Any discussion of export controls needs some context. How did the current system evolve? What is it intended to protect? More than two decades ago, during the height of the Cold War, a well-placed spy told us that more than 5,000 Soviet war systems depended on U.S.-made parts. To throw sand in the communist machine, Richard Perle, then in the Reagan administration, conceived of a system of export control licenses, with accompanying stiff financial and jail penalties, to stop American companies from exporting anything that might conceivably be of technological value to the Soviets. A bureaucracy of hundreds of people at Defense, State, Commerce, Justice, and Treasury was put into place to enforce this policy. Most people, and I am one of them, believe Perle's system worked and was precisely the right system for that time.
But times change, and bureaucracies, once in place, do not atrophy for lack of relevance. Outside stimulus is required. The people put in place during the Cold War have since worked diligently to perfect their system. Not only were they determined to prevent gun running and the export of items to construct nuclear weapons but also, with the passage of time, they began to ensure nothing of possible military value crossed our borders. This bureaucracy has become increasingly more complex and stifling. Three years ago, when a U.S. company imported a key component for a satellite control station from France (a traveling wave tube), and, when the tube was found to be broken, the U.S. company was denied permission to send it back to France to get a refund! The bureaucracy knows not what it does. The Berlin Wall has fallen, the Soviet Union has collapsed, Kosovo has come and gone, but nothing has changed in the bureaucracy's warren of regulations, reviews, and delays. Working on a Cold War course, the bureaucrats have succeeded in digging a regulatory pit so deep as to cripple the most powerful arm of U.S. foreign policy--trade--as well as the international relationships and friendships that come from commerce.

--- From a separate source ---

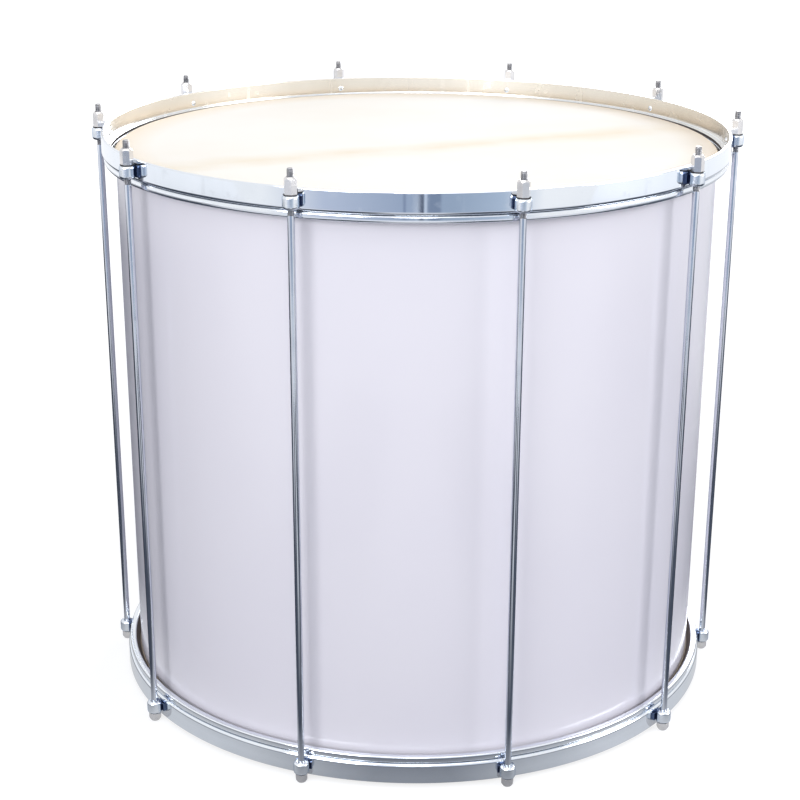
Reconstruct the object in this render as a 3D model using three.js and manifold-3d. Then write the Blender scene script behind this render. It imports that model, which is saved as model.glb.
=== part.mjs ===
// A surdo: the deep bass drum of a samba band, 22 inches across and 50 cm deep.
//
// A rolled metal shell carries a skin at each end. Each skin is gripped by a
// flesh hoop, and a counterhoop of bent steel presses that hoop towards the
// middle of the shell. Ten long rods run from the lower counterhoop to the upper
// one through ears on both, and a sleeve nut on top of each rod draws the two
// counterhoops together, which tunes both heads at once.
//
// Lengths are in millimetres. The drum stands on its ten lower nuts at height
// zero, its axis is +Z, and its front, as a player sees it, looks along -Y.

import * as THREE from 'three';
import { mergeVertices } from 'three/addons/utils/BufferGeometryUtils.js';
import Module from 'manifold-3d';

const wasm = await Module();
wasm.setup();

// Sizes shared by the whole drum.
const seatClearance = 0.3;      // between two pieces that touch on the real drum
const rodCount = 10;
const firstRodDegrees = -19.5;  // from the front, towards the viewer's left
const cutOverrun = 1;

// The shell, with its two edges turned in over a round bend.
const shellOuterRadius = 279.4;
const shellDepth = 500;
const shellWall = 1;
const shellLipWidth = 7;
const edgeBendRadius = 3;

// The skins, laid over the edges of the shell.
const skinThickness = 0.8;

// The flesh hoops, round steel rings that grip the edges of the skins.
const ringShellGap = 4.6;       // flesh hoop clear of the outside of the shell
const ringThickness = 6.4;

// The counterhoops, an upright wall with a flange that bears on the flesh hoop.
const hoopOverhang = 1.6;       // outside of the counterhoop beyond its flesh hoop
const hoopWall = 3;
const hoopRise = 16.5;          // rim of the hoop beyond the edge of the shell
const hoopBendRadius = 3;
const hoopRimBevel = 0.8;
const flangeDrop = 2.5;         // bearing face of the flange back from that edge
const flangeThickness = 3;
const flangeSkinClearance = 0.5;

// The ears, one for each rod on each counterhoop.
const rodStandoff = 6.5;        // rod axis beyond the outside of the counterhoop
const earInset = 4.4;           // outer end of an ear below the rim of its hoop
const earHeight = 12;
const earRadius = 7;
const earTopBevel = 2.2;
const earRounding = 2.8;
const earWebWidth = 9;
const earFootWidth = 15;
const earFootThickness = 1.2;
const earBoreClearance = 0.3;

// The rods, M6 all the way.
const rodRadius = 3;
const rodTipRise = 16.8;        // tip of a rod above the rim of the upper hoop
const rodTipBevel = 0.8;

// The sleeve nuts on top and the lower nuts, which are the drum's feet.
const nutAcrossFlats = 10;
const nutBlankMargin = 0.4;     // a nut's turned blank beyond its six corners
const nutBoreClearance = 0.3;
const sleeveNutHeight = 14;
const sleeveNutCrownHeight = 2.6;
const sleeveNutCrownRadius = 3.9;
const footStandDown = 4;        // a lower nut below the rim of the lower hoop
const footTaperHeight = 3.6;
const footFaceRadius = 3.8;
const footFaceThickness = 2.2;

// How finely the round pieces are made.
const facetsPerBay = 7;
const ringFacets = rodCount * facetsPerBay;
const ringSectionFacets = 8;
const boreFacets = 8;
const earFacets = 10;
const nutFacets = 12;
const hexSides = 6;

// Radii and heights that follow from the sizes above.
const ringInnerRadius = shellOuterRadius + ringShellGap;
const hoopOuterRadius = ringInnerRadius + ringThickness + hoopOverhang;
const lowerRimZ = footStandDown;
const lowerEdgeZ = lowerRimZ + hoopRise;
const upperEdgeZ = lowerEdgeZ + shellDepth;
const upperRimZ = upperEdgeZ + hoopRise;
const rodCircleRadius = hoopOuterRadius + rodStandoff;
const flangeFace = -flangeDrop;
const ringRadius = ringThickness / 2;
const ringCentre = flangeFace - seatClearance - ringRadius;
const nutCornerRadius = nutAcrossFlats / 2 / Math.cos(Math.PI / hexSides);
const nutBlankRadius = (nutCornerRadius + nutBlankMargin) / Math.cos(Math.PI / nutFacets);

const chrome = { metalness: 1, roughness: 0.08 };
const materials = {
  shell: new THREE.MeshStandardMaterial({ color: 0xe2e0ea, metalness: 0, roughness: 0.22 }),
  skin: new THREE.MeshStandardMaterial({ color: 0xfcf6ea, metalness: 0, roughness: 0.6 }),
  ring: new THREE.MeshStandardMaterial({ color: 0xe6ecf4, ...chrome }),
  hoop: new THREE.MeshStandardMaterial({ color: 0xc9d6e8, ...chrome }),
  ear: new THREE.MeshStandardMaterial({ color: 0xd2dbe8, ...chrome }),
  rod: new THREE.MeshStandardMaterial({ color: 0xb9c0ca, metalness: 1, roughness: 0.16 }),
  nut: new THREE.MeshStandardMaterial({ color: 0xd9d7da, metalness: 1, roughness: 0.2 }),
};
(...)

As soon as they hear the word trade, most Americans lose interest. We have mixed feelings about industry. We worry whether there is sufficient (if any) patriotism in the boardroom of a multinational corporation. In addition, we do not like to think of America as an arms merchant. We are not interested in making some fat-cat American industrialist rich at the expense of a shopkeeper in Brazil. But the real issues for America are much, much larger. With our current export control policy, we limit and hurt friends and weaken the U.S. military and our allies.